On 03/04/12 13:51, Nick Sabalausky wrote:
"Don Clugston"<d...@nospam.com> wrote in message
news:jlelnn$tm4$1...@digitalmars.com...
I don't see a way to just declare it as "illegal". How would you detect
that situation in the general case?
It's not easy.
Y b() { ... }
Y y = b();
X x = ...
Prove that y doesn't depend on x.
We don't *have* to go the route of allowing nested functions to access
forward-referenced variables. We could just limit it to forward-referenced
nested functions.
But it's the same.
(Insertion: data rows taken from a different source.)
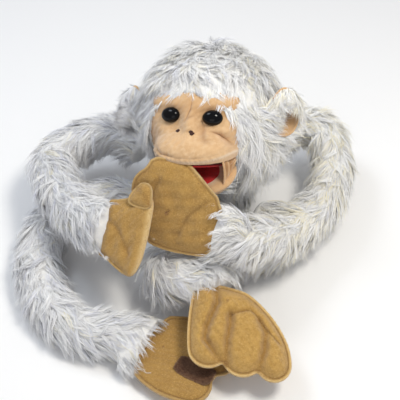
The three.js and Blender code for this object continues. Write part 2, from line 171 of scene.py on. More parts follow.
# ---- meshes ----
def make_mesh(name, points, faces, materials, slots=None, smooth=True, marks=None):
    """Points are in millimetres, and faces all have the same number of corners."""
    mesh = bpy.data.meshes.new(name)
    faces = np.asarray(faces, np.int32)
    count, corners = faces.shape
    mesh.vertices.add(len(points))
    mesh.vertices.foreach_set("co", (np.asarray(points, float) * MM).astype(np.float32).ravel())
    mesh.loops.add(count * corners)
    mesh.loops.foreach_set("vertex_index", faces.ravel())
    mesh.polygons.add(count)
    mesh.polygons.foreach_set("loop_start", np.arange(count, dtype=np.int32) * corners)
    for material in materials:
        mesh.materials.append(material)
    if slots is not None:
        mesh.polygons.foreach_set("material_index", np.asarray(slots, np.int32))
    mesh.polygons.foreach_set("use_smooth", np.full(count, smooth))
    for attribute, values in (marks or {}).items():
        made = mesh.attributes.new(attribute, "FLOAT", "POINT")
        made.data.foreach_set("value", np.clip(values, 0, 1).astype(np.float32).ravel())
    mesh.update(calc_edges=True)
    mesh.validate()
    return add_to_scene(name, mesh)


def thicken(thing, thickness, offset=-1):
    thick = thing.modifiers.new("thick", "SOLIDIFY")
    thick.thickness, thick.offset = thickness, offset


DOWN = np.array([[0, 0, -1.0]])
SIDES = (("right", -1), ("left", 1))


def unit(v):
    return v / np.maximum(np.linalg.norm(v, axis=-1, keepdims=True), 1e-9)


def laid(flow, normals):
    """The flow's direction laid flat on the surface."""
    return unit(flow - normals * (flow * normals).sum(1, keepdims=True))


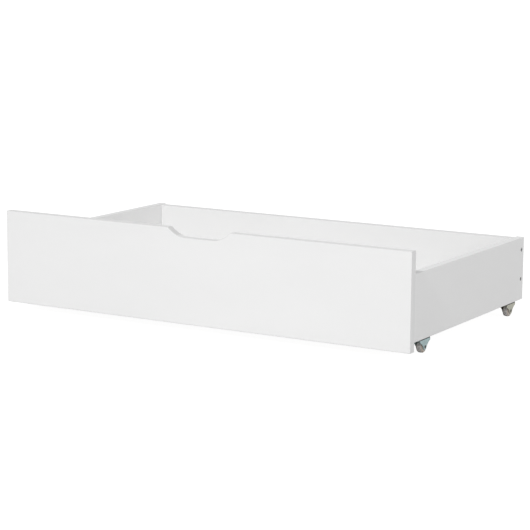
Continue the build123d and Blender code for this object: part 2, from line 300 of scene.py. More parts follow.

If you can forward reference a function, you can also
access a variable.
So this code could be illegal for exactly the same reason
it's currently illegal:
Y b() { /+ use the var 'x' +/ }
Y y = b();
X x = ...
If 'x' were a nested function instead of a variable, then *that* we could
decide to start allowing:
Y b() { /+ call function 'x' +/ }
Y y = b();
X x() { ... } // b can access this because this is a nested func, not a var
Of course, as you already pointed out and I replied to elsewhere in this
thread, we'd still have to do something about this scenario:
X b() { return a(); }
X w = b();
X x = whatever;
X a() { return x; }
And I don't think there's any easy solution to that.
I think it's a dead end.
Alternatively, if I understand Timon right, I think he's suggesting that we
could treat "groups" of nested function declarations as "unordered", and any
one other statement/declaration would simply break the "group":
// These three can all reference each other freely,
// but they cannot reference f, x, y or z.
A a() {...}
B b() {...}
C c() {...}
// Something other than a nested function declaration.
// This ends the "grouping" of a, b, and c.
F f = ...;
// These three can all reference each other freely.
// Naturally, these can also reference a, b, c, and f
X x() {...}
Y y() {...}
Z z() {...}
That would allow mutual recursion while neatly avoiding any problems.
Yeah, that'd work. It's a funky rule though.